A good AI assistant should be able to effectively address the user’s query. Query resolution evaluates the ability of the AI assistant to resolve the user’s query effectively.

How to use it?

from uptrain import EvalLLM, QueryResolution

OPENAI_API_KEY = "sk-********************"  # Insert your OpenAI key here

data = [{
    'conversation' : [
        {"role": "patient", "content": "Help"}, 
        {"role": "nurse", "content": "what do you need"}, 
        {"role": "patient", "content": "Having chest pain"}, 
        {"role": "nurse", "content": "Sorry, I am not sure what that means"},
        {"role": "patient", "content": "You don't understand. Do something! I am having severe pain in my chest"}
    ]  
}]

eval_llm = EvalLLM(openai_api_key=OPENAI_API_KEY)

res = eval_llm.evaluate(
    data=data,
    checks=[QueryResolution(user_persona="patient", llm_persona="nurse")],
)
By default, we are using GPT 3.5 Turbo. If you want to use a different model, check out this tutorial.

Sample Response:

{
    "score_query_resolution": 0.0,
    "explanation_query_resolution": "The AI assistant failed to effectively address the patient's urgent concern of chest pain, which could indicate a potential medical emergency. The responses provided by the AI assistant did not offer appropriate assistance or guidance in such a critical situation."
}
A higher query resolution score reflects that the LLM effectively addresses the user’s query.

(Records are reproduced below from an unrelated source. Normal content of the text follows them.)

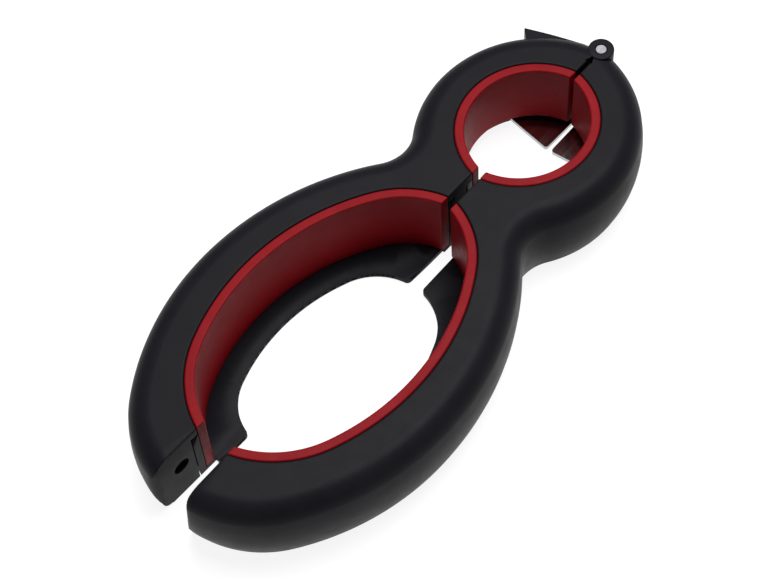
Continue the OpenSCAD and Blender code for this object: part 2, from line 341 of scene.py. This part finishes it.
def bulge(z):
    """How far the outer wall lies in from its widest level at height z."""
    return BULGE_R - math.sqrt(BULGE_R ** 2 - (z - BULGE_Z) ** 2)


FOOT_IN = bulge(0.0)
# how far the shoulder turns, from the flat top to the bulging wall
BLEND = math.degrees(math.acos((SHOULDER_Z - BULGE_Z) / (BULGE_R - SHOULDER_R)))


def shell_loop(station, tip, shrink=0.0, lift=0.0, corner=0.0, out_lift=0.0):
    """The shell's section at a station.

    tip is NEAR_TIP or FAR_TIP. shrink draws the section in, and lift moves its end back on the
    ring's side. corner is the least inset of the outside, and out_lift moves the outside's end
    back, for the upright rounding at a tip.
    """
    out_piece, out_t, in_piece, in_t, section = station
    face, tip_foot = tip
    foot = FOOT_EDGE
    if out_piece == "tip":
        foot = lerp(FOOT_EDGE, tip_foot, min(1.0, TIP_FOOT_RISE * out_t))
    off_low = LINER_T + CARRIER_T + SLIP
    ceiling = BODY_H - TOP_T
    pts = []

    def end_y(z):
        return lerp(face[0], face[1], z / BODY_H)

    # the last two arguments of ring and wall are the direction that shrink moves a point in
    def ring(off, mate, z, n_off=0.0, n_z=0.0):
        z += n_z * shrink
        x, y = inside(in_piece, in_t, off + n_off * shrink, mate + n_off * shrink,
                      end_y(z) + lift)
        pts.append((x, y, z))

    def wall(inset, z, n_in=0.0, n_z=0.0):
        z += n_z * shrink
        inset = max(inset + n_in * shrink, corner)
        x, y = outside(out_piece, out_t, inset, end_y(z) + out_lift)
        pts.append((x, y, z))

    foot_z = {"block": 0.0, "high": RECESS_Z, "hollow": ceiling, "wall": 0.0}[section]
    ring(off_low, 0.0, foot_z)
    ring(off_low, 0.0, ceiling)
    ring(LINER_T, 0.0, ceiling, 1.0)
    for a in quarter():
        ring(LINER_T + EDGE * (1 - math.cos(a)), EDGE * (1 - math.cos(a)),
            BODY_H - EDGE + EDGE * math.sin(a), math.cos(a), -math.sin(a))
    ring(LINER_T + EDGE + RIM_BAND, EDGE + RIM_BAND, BODY_H, 0.0, -1.0)
    y_in, y_out = end_y(BODY_H) + lift, end_y(BODY_H) + out_lift
    top_in = inside(in_piece, in_t, LINER_T + EDGE + RIM_BAND, EDGE + RIM_BAND, y_in)
    top_out = outside(out_piece, out_t, SHOULDER_IN + TOP_BAND, y_out)
    for w in TOP_ROWS:
        pts.append((lerp(top_in[0], top_out[0], w), lerp(top_in[1], top_out[1], w),
                    BODY_H - shrink))
    wall(SHOULDER_IN + TOP_BAND, BODY_H, 0.0, -1.0)
    for k in range(SHOULDER_STEPS + 1):
        a = math.radians(BLEND * k / SHOULDER_STEPS)
        wall(SHOULDER_IN - SHOULDER_R * math.sin(a), SHOULDER_Z + SHOULDER_R * math.cos(a),
            math.sin(a), -math.cos(a))
    z_blend = SHOULDER_Z + SHOULDER_R * math.cos(math.radians(BLEND))
    for k in range(1, WALL_ROWS + 1):
        z = lerp(z_blend, foot, k / WALL_ROWS)
        wall(bulge(z), z, 1.0, 0.0)
    for a in quarter(FOOT_STEPS)[1:]:
        wall(bulge(foot) + foot * (1 - math.cos(a)), foot * (1 - math.sin(a)),
            math.cos(a), math.sin(a))
    wall(FOOT_IN + SHELL_T - FOOT_CHAMFER, 0.0)
    wall(FOOT_IN + SHELL_T, 0.0 if section == "block" else FOOT_CHAMFER)
    mate, hollow_z = (SHELL_T, ceiling) if section == "wall" else (0.0, foot_z)
    wall(FOOT_IN + SHELL_T, hollow_z)
    ring(off_low, mate, hollow_z)
    ring(off_low, mate, foot_z)
    return pts


END_ROUND = 0.45           # rounding of a tip's end face on the ring's side
TIP_ROUND = 3.0            # upright rounding between a tip's end face and its outside
END_STEPS = 8


def shell_body(name, tip, far):
    """The shell without its hinge parts: all stations, then the last one drawn in to an end face."""
    loops = []
    for station in stations(PAIRS):
        loops.append(shell_loop(station, tip, 0.0, END_ROUND, 0.0, TIP_ROUND))
    for a in quarter(END_STEPS)[1:]:
        draw_in, back = 1 - math.cos(a), 1 - math.sin(a)
        loops.append(shell_loop(station, tip, END_ROUND * draw_in, END_ROUND * back,
                                TIP_ROUND * draw_in, TIP_ROUND * back))
    return loft(name, loops, far)


def hinge_room(z0, z1, far):
    """The room for the other jaw's knuckle."""
    return rounded_rod(KNUCKLE_R + KNUCKLE_PLAY, z0, z1, far, SHARP, ROOM_STEPS)


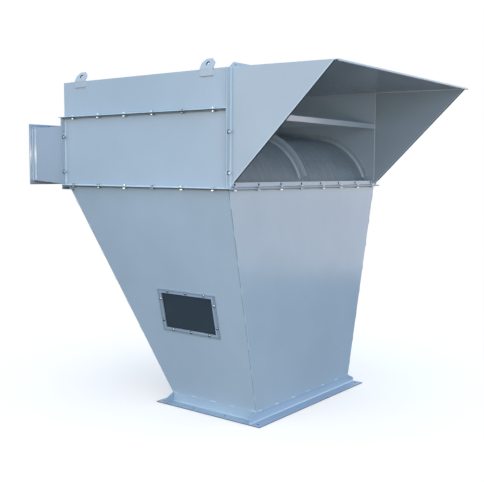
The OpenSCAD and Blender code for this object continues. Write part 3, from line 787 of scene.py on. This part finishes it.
# Painted highlight: most roots take a lighter paint than the panels; those under flanges take the coat with
# its painted shadow
rootSize = {"fold": 0.0035, "joint": 0.0050, "upright": 0.0035, "uprightWide": 3.2, "angle": 0.0065}
for side, word in sides:
    out = (0, side, 0)
    y = side * wallY
    startX, endX = backX + flange, frontX - flange
    for z, where in ((jointZ + flange, "lower"), (midZ + flange, "upper")):
        bm = bmesh.new()
        addRoot(bm, (startX, y, z), (endX, y, z), out, upward, rootSize["joint"])
        finishMesh(f"{where}_fold_root_{word}", bm, paleRootHighlightPaint)
    bm = bmesh.new()
    for x, run, low, high in ((startX, 1, jointZ + flange, midZ - flange),
                              (endX, -1, jointZ + flange, midZ - flange),
                              (endX, -1, midZ + flange, roofLow.z),
                              (frontX + flange, 1, jointZ + flange, roofLow.z)):
        addRoot(bm, (x, y, low), (x, y, high), (run, 0, 0), out, rootSize["upright"], 10,
                rootSize["uprightWide"])
    finishMesh(f"upright_fold_roots_{word}", bm, cornerLitPaint)
    bm = bmesh.new()
    slope = (0, -side * math.sin(wallLean), -math.cos(wallLean))
    yHopper, z = side * (wallY - flange * math.tan(wallLean)), jointZ - flange
    addRoot(bm, (railHigh.x, yHopper, z), (frontX, yHopper, z), out, slope, rootSize["fold"])
    addRoot(bm, (startX, y, midZ - flange), (endX, y, midZ - flange), out, downward, rootSize["fold"])
    finishMesh(f"shadowed_roots_{word}", bm, sheetPaint)
    bm = bmesh.new()
    reach, yFoot, xFoot = footX - angle, side * footY, side * -footX
    addRoot(bm, (-reach, yFoot, angle), (reach, yFoot, angle), out, upward, rootSize["angle"])
    addRoot(bm, (xFoot, endLow.y, angle), (xFoot, endHigh.y, angle), (-side, 0, 0), upward,
            rootSize["angle"])
    finishMesh(f"frame_roots_{word}", bm, footRootHighlightPaint)
bm = bmesh.new()
inner = wallY - wall
for x, z, run, along in ((frontX, jointZ - flange, 1, downward), (frontX, jointZ + flange, 1, upward),
                         (backX, midZ + flange, -1, upward)):
    addRoot(bm, (x, -inner, z), (x, inner, z), (run, 0, 0), along, rootSize["fold"])
finishMesh("fold_roots_across", bm, cornerLitPaint)
print("fold radii laid")


# A strip with a rounded top, bulging along out over a width along side
def addCrown(bm, start, end, side, out, width, proud, steps=8):
    section = [(width * i / steps, proud * math.sin(math.pi * i / steps) ** 0.7) for i in range(1, steps)]
    addPrism(bm, start, end, side, out, section + [(width, -sunk), (0, -sunk)])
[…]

The nurse in the conversation was not able to address the patient’s query, which was about chest pain, indicating a potential medical emergency.

Resulting in a low query resolution score.

How it works?

We evaluate query resolution by determining which of the following cases apply for the given task data:

  • The given responses effectively resolve the user’s query.
  • The given responses partially resolve the user’s query.
  • The given responses do not resolve the user’s query.